Global equities is slightly jittery after the slump in commodity prices and fears of higher inflationary pressures in the US. To assess market risk, one should look to the earnings of the top tier companies in each country. India deservedly got the biggest whacking as its markets also rose frothily over the last year and a half. Despite that hiccup, the Bombay Stock Exchange is still up by some 77% over the past 52 weeks. The BSE has been gaining an average of 7%-8% for the past few months, which was clearly unsustainable. Figures from IMF shows that foreign investors accounted for 6% of Indian market's turnover and about 13% of its capitalisation. That ratio has to be one of the highest in Asian markets. In Asia, the markets are not all the same. In terms of being overdone, India, China and Australia are markets which have leapt the highest and with the most froth. Hence a 5%-10% pullback is not alarming but necessary.

As for Malaysia's inherent market risk, one should look at the earnings of top tier companies being announced. YTL Power's third quarter FY06 net profit was RM217.3 million, a 21% year-on-year jump. Came in slightly better than forecasted. UMW's first quarter FY06 net profit was RM63.1 million, in line with estmates. That was a 69.2% year-on-year increase in pretax thanks to demand for tabular goods from the oil and gas sector. Star Publication's first quarter FY06 net profit was RM31.6 million, flattish but has a strong balance sheet with no debt and a cash hoard of RM447.2 million. These results are decent, not spectacular and share prices are trading in line with expectations.

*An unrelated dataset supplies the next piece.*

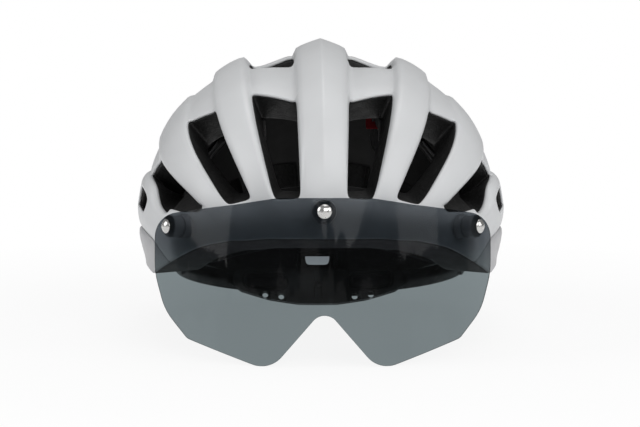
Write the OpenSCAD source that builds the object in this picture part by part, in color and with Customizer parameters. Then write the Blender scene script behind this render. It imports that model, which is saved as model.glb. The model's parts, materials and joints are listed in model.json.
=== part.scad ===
// Bicycle helmet with a smoked clip-on visor, standing on a table on its visor and its cradle.
// Shell, liner, pads and straps are drawn round the hub, the point under the head that their
// surfaces fan out from: x to the right, y to the back, z up. Everything is then leant back and
// set down, so that the origin is the middle of the footprint.

/* [Shell] */
// Widest outside width of the shell
shell_w = 212; // [206:1:220]
// Outside length of the shell, front to back
shell_l = 276; // [268:2:290]
// Height of the crown's ridge above the hub
shell_h = 170; // [164:1:178]
// Thickness of the hard outer shell
shell_t = 1.6; // [1.2:0.1:2.4]
// How far the edges of a rib roll down from its crest
rib_roll = 4; // [2:0.5:5]
// How far the cross bars beside the keel lie below the ribs
bar_drop = 8; // [5:0.5:9]
// Rise of the ridge along the keel above its shoulders
keel_ridge = 6.5; // [4:0.5:8]

/* [Liner] */
// Thickness of the foam liner over the crown, the brow and the nape
foam_t = 25; // [22:1:27]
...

The market also has some underlying value aspect with the announcement of two mega buyout deals: MMC buying Malakoff for RM9.3 billion (US$2.58 billion); Japan's Daikin buying OYL for US$2.1 billion. These two simultaneous deals could indicate that big companies are preying on "value assets" before the other big private equity buyout groups do likewise in the region. So far, the big US/European private equity buyout groups have concentrated in Japan, China and to a lesser extent in India. Maybe some key companies are sensing an imminent revaluation of good assets by these big private equity groups for Asia-Pacific assets. Bodes well for Asia-Pacific equity valuation. You heard it here first.